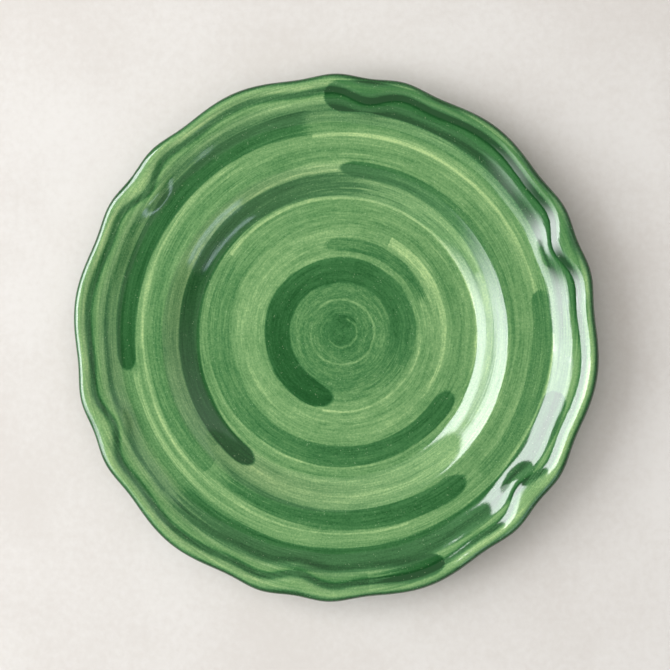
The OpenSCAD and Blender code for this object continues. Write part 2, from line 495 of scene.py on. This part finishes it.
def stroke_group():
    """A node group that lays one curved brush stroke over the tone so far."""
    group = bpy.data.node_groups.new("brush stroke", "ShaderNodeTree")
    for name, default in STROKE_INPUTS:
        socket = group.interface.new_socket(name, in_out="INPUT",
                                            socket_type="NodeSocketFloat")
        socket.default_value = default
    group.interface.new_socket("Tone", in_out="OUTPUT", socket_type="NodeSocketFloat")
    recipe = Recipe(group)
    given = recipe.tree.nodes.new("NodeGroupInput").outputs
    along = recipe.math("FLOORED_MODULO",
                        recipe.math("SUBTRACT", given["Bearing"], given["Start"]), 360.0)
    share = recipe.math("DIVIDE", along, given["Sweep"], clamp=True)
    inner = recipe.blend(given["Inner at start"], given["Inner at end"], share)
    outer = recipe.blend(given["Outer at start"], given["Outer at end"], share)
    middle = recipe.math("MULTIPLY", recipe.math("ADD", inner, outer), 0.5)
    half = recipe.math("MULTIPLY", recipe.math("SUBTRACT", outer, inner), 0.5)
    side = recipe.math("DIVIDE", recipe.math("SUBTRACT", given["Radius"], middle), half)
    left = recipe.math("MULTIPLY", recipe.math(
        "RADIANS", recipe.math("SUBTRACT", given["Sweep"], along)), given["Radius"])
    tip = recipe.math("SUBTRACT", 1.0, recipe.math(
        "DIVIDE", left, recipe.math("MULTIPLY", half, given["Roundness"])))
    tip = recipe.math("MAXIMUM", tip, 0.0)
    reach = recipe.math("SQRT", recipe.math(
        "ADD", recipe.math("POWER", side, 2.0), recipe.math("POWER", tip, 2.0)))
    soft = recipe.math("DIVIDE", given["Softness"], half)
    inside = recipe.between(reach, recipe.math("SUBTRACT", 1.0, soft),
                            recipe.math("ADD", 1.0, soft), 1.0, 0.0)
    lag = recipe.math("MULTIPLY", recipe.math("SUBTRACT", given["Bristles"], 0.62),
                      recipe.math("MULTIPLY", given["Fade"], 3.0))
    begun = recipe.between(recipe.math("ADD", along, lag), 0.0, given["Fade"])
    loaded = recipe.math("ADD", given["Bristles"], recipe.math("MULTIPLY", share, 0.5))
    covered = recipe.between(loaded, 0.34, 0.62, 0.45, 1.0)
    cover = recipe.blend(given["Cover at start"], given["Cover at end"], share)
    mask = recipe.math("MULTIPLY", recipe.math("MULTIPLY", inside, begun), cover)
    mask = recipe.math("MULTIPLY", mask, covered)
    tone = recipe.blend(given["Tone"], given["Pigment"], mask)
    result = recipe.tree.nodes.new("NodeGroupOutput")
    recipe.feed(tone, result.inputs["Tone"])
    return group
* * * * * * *
## Exercise task
Return all of the data precisely as it appears.

## Exercise answer
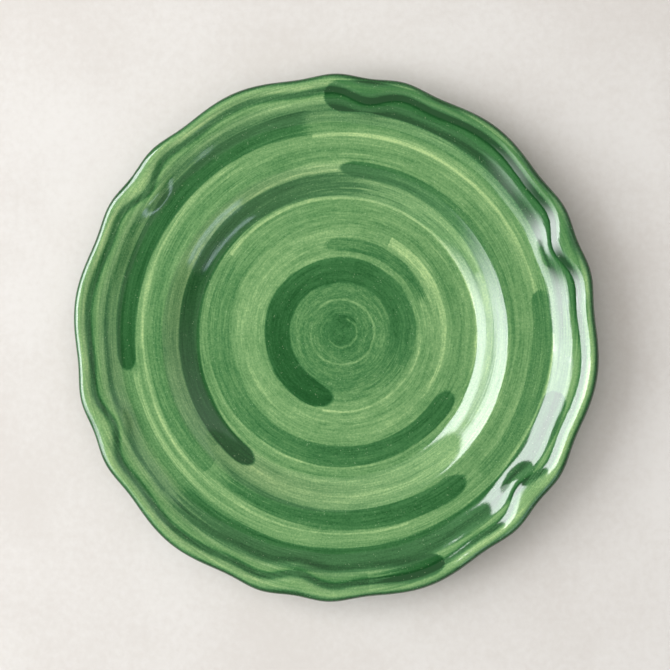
The OpenSCAD and Blender code for this object continues. Write part 2, from line 495 of scene.py on. This part finishes it.
def stroke_group():
    """A node group that lays one curved brush stroke over the tone so far."""
    group = bpy.data.node_groups.new("brush stroke", "ShaderNodeTree")
    for name, default in STROKE_INPUTS:
        socket = group.interface.new_socket(name, in_out="INPUT",
                                            socket_type="NodeSocketFloat")
        socket.default_value = default
    group.interface.new_socket("Tone", in_out="OUTPUT", socket_type="NodeSocketFloat")
    recipe = Recipe(group)
    given = recipe.tree.nodes.new("NodeGroupInput").outputs
    along = recipe.math("FLOORED_MODULO",
                        recipe.math("SUBTRACT", given["Bearing"], given["Start"]), 360.0)
    share = recipe.math("DIVIDE", along, given["Sweep"], clamp=True)
    inner = recipe.blend(given["Inner at start"], given["Inner at end"], share)
    outer = recipe.blend(given["Outer at start"], given["Outer at end"], share)
    middle = recipe.math("MULTIPLY", recipe.math("ADD", inner, outer), 0.5)
    half = recipe.math("MULTIPLY", recipe.math("SUBTRACT", outer, inner), 0.5)
    side = recipe.math("DIVIDE", recipe.math("SUBTRACT", given["Radius"], middle), half)
    left = recipe.math("MULTIPLY", recipe.math(
        "RADIANS", recipe.math("SUBTRACT", given["Sweep"], along)), given["Radius"])
    tip = recipe.math("SUBTRACT", 1.0, recipe.math(
        "DIVIDE", left, recipe.math("MULTIPLY", half, given["Roundness"])))
    tip = recipe.math("MAXIMUM", tip, 0.0)
    reach = recipe.math("SQRT", recipe.math(
        "ADD", recipe.math("POWER", side, 2.0), recipe.math("POWER", tip, 2.0)))
    soft = recipe.math("DIVIDE", given["Softness"], half)
    inside = recipe.between(reach, recipe.math("SUBTRACT", 1.0, soft),
                            recipe.math("ADD", 1.0, soft), 1.0, 0.0)
    lag = recipe.math("MULTIPLY", recipe.math("SUBTRACT", given["Bristles"], 0.62),
                      recipe.math("MULTIPLY", given["Fade"], 3.0))
    begun = recipe.between(recipe.math("ADD", along, lag), 0.0, given["Fade"])
    loaded = recipe.math("ADD", given["Bristles"], recipe.math("MULTIPLY", share, 0.5))
    covered = recipe.between(loaded, 0.34, 0.62, 0.45, 1.0)
    cover = recipe.blend(given["Cover at start"], given["Cover at end"], share)
    mask = recipe.math("MULTIPLY", recipe.math("MULTIPLY", inside, begun), cover)
    mask = recipe.math("MULTIPLY", mask, covered)
    tone = recipe.blend(given["Tone"], given["Pigment"], mask)
    result = recipe.tree.nodes.new("NodeGroupOutput")
    recipe.feed(tone, result.inputs["Tone"])
    return group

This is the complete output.